Security teams must design for breach containment through measures such as micro-segmentation, adaptive access controls and behavioural and risk analysis. Business units need to understand that vendor relationships do not equate to ongoing security assurance.
Equally important is user awareness. Employees remain a key target for attackers, particularly in business email compromise and impersonation scenarios. Zero Trust cannot succeed if users are unaware of how trust can be exploited. Structured, ongoing education on phishing detection, safe handling of sensitive data, and clear escalation channels for reporting anomalies is essential. Embedding these practices into daily workflows turns employees from passive risk points into active participants in organisational defence.
Developers also play a critical role. Security by design should be standard practice, incorporating contextual identity verification, encryption, and least privilege models. Legacy practices such as static whitelisting, hardcoded credentials, and unauthenticated APIs must be phased out.

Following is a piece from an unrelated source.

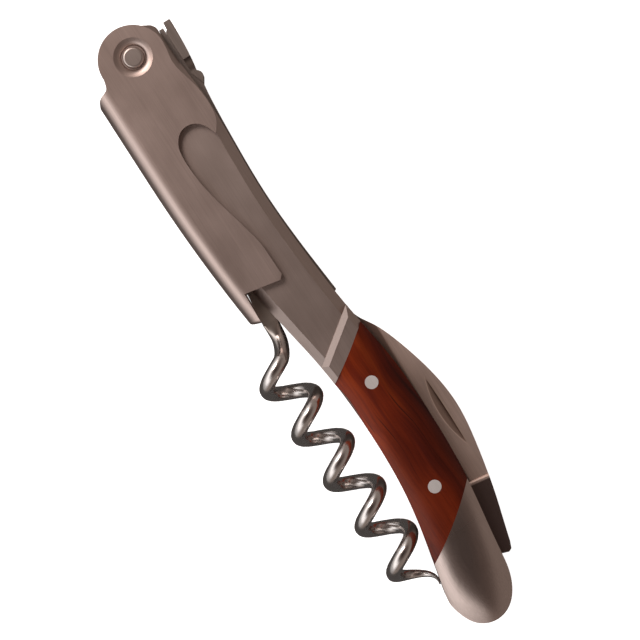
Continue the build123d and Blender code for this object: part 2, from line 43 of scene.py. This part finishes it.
# Steel: repeats per metre along and across the brushing
STROKE_SCALE = (60.0, 9000.0, 9000.0)
GRAIN_SCALE = (300.0, 3600.0, 3600.0)
SMUDGE_SCALE = (70.0, 110.0, 110.0)
SPECKLE_SCALE = (2600.0, 2600.0, 2600.0)
DARK_STROKE, LIGHT_STROKE = 2.2, 2.0    # tone lost or gained, as a multiple of the brush strength
STROKE_STOPS = (0.30, 0.70)             # where the dark and the light stroke are pure
SMUDGE_TINTS = ((0.30, (0.95, 0.94, 0.93)), (0.68, WHITE))
SMUDGE_LIMITS = (0.3, 0.7)
POLISH_SPREAD = 0.03                    # roughness below and above its mean
GRAIN_SHARE = 0.05                      # roughness that the grain adds
SPECKLE_SHARE = 0.5                     # height of the speckle beside the strokes
STROKE_DEPTH = 0.0035 * MM

# Wood: repeats per metre along and across the grain
BEND_SCALE = (28.0, 60.0, 60.0)
BAND_SCALE = (16.0, 300.0, 220.0)
FIBRE_SCALE = (120.0, 3600.0, 2400.0)
CRACK_SCALE = (24.0, 1500.0, 800.0)
CLOUD_SCALE = (45.0, 80.0, 80.0)
WOOD_TURN = (0.0, 0.0, math.radians(4.0))
BEND_REACH = 4.0 * MM
BAND_TONES = (
    (0.24, (0.045, 0.0045, 0.0015)),
    (0.42, (0.125, 0.0125, 0.0020)),
    (0.56, (0.200, 0.0260, 0.0030)),
    (0.74, (0.290, 0.0520, 0.0065)),
)
FIBRE_TINTS = ((0.30, (0.74, 0.68, 0.66)), (0.60, WHITE))
CRACK_TINTS = ((0.300, (0.30, 0.25, 0.25)), (0.335, WHITE))
CLOUD_TINTS = ((0.32, (0.62, 0.52, 0.48)), (0.66, (1.18, 1.16, 1.10)))
# Painted light and shade across the crowned scale: lighter on the side away from the blade, darker
# towards the blade's side
SIDE_PAINTED_SHADING_SPAN = (-1.0, 9.0)           # mm across the handle
SIDE_PAINTED_SHADING_TINTS = (
    (0.0, (1.15, 1.20, 1.25)),
    (0.45, (0.92, 0.86, 0.84)),
    (0.80, (0.55, 0.48, 0.46)),
    (1.0, (0.50, 0.46, 0.46)),
)
# The wood gets darker towards the butt's end
BUTT_DARKENING_SPAN = (18.0, 48.0)          # mm along the handle
BUTT_DARKENING_TINTS = ((0.0, WHITE), (1.0, (0.60, 0.52, 0.50)))
WOOD_ROUGHNESS = (0.34, 0.48)
CRACK_SHARE = 0.8                       # height of the cracks beside the fibre
WOOD_DEPTH = 0.010 * MM
WOOD_BUMP = 0.5
WOOD_SPECULAR = 0.20
OIL_COAT, OIL_ROUGHNESS = 0.04, 0.20

# Surroundings seen in the steel: colours, then where each one fades in
LIT_SIDE = (-0.45, -0.84, 0.30)         # towards the bright wall
LIT_WALL = (1.80, 1.77, 1.76)
LIT_WALL_FOOT = (0.62, 0.60, 0.59)      # lower part of the bright wall
WALL = (0.33, 0.275, 0.245)
CEILING = (0.13, 0.098, 0.085)
HATCH = (0.04, 0.030, 0.026)            # dark patch straight overhead
GROUND = (0.095, 0.088, 0.084)
LIT_WALL_FADE = (0.15, 0.75)
WALL_FOOT_FADE = (0.50, 0.15)
CEILING_FADE = (0.66, 0.92)
HATCH_FADE = (0.955, 0.985)
GROUND_FADE = (0.02, -0.22)

# Key light
KEY_PLACE = (-0.70, -0.16, 0.80)
KEY_SIZE = 0.42
KEY_POWER = 4.3
KEY_COLOUR = (1.0, 0.86, 0.79)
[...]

Legal and compliance teams support this effort by translating contractual obligations into enforceable controls and obligations. This strengthens alignment with most Technology Risk Management guidelines and ensures audit readiness.
Calling out the human layer in zero trust
Technology alone cannot deliver Zero Trust. Regular awareness programme, scenario based phishing simulations, and clear reporting pathways empower employees to recognise and disrupt attacks before they escalate. The threat landscape continues to evolve, and building cybersecurity capabilities is an ongoing effort. Business email compromise has evolved beyond phishing. Generative AI now enables attackers to craft highly convincing messages, simulate executive voices, and even produce synthetic video content.
In the insurance sector, where partner communication is constant and often needs to be timely, these tactics pose real operational risks. A deep fake video instructing a payment change or a spoofed broker email requesting sensitive data can cause significant harm.
This challenge is amplified by the implicit trust often placed in cloud-based platforms. Incident investigations and triage have shown that spoofed emails can evade even advanced filtering when sent from compromised or seemingly trusted cloud tenants.
This risk is highly relevant in Microsoft 365 environments, which many organisations depend on for business communication and workforce collaboration through services such as Outlook and Teams. Misconfigured cross tenant trust settings and inadequate DMARC policies, relying on assumption of default can allow malicious content to bypass protections and reach users across both email and collaboration channels. These developments reinforce a core principle: modern threats do not only exploit technical vulnerabilities; they exploit assumptions.
Building a resilient posture
A mature Zero Trust strategy includes continuous identity verification, context aware access controls, least privilege principles, micro-segmentation, and behavioural analytics. Together, these measures create a layered defence that limits the impact of compromises and prevents lateral movement within systems. Zero Trust is more than a cybersecurity framework. It is an enterprise wide strategy for resilience. In a complex and interdependent insurance ecosystem, it enables organisations to operate confidently, adapt to evolving risks and recover from incidents with minimal disruption.
To protect the trust that defines our industry, we must move beyond assumptions. Trust must be verified, revalidated, and embedded into every process. This is not simply a technical necessity; it is a leadership responsibility. For insurers, it is also part of our broader commitment to integrity, professionalism, and customer first thinking, contributing to a vibrant society and a sound future for the communities we serve.
Finally, even with the strongest preventive measures, no organisation is completely immune to cyber incidents. This is why cyber insurance has become a vital component of a comprehensive risk management strategy, offering financial protection, incident response support, and helping ensure business continuity in the face of increasingly sophisticated threats.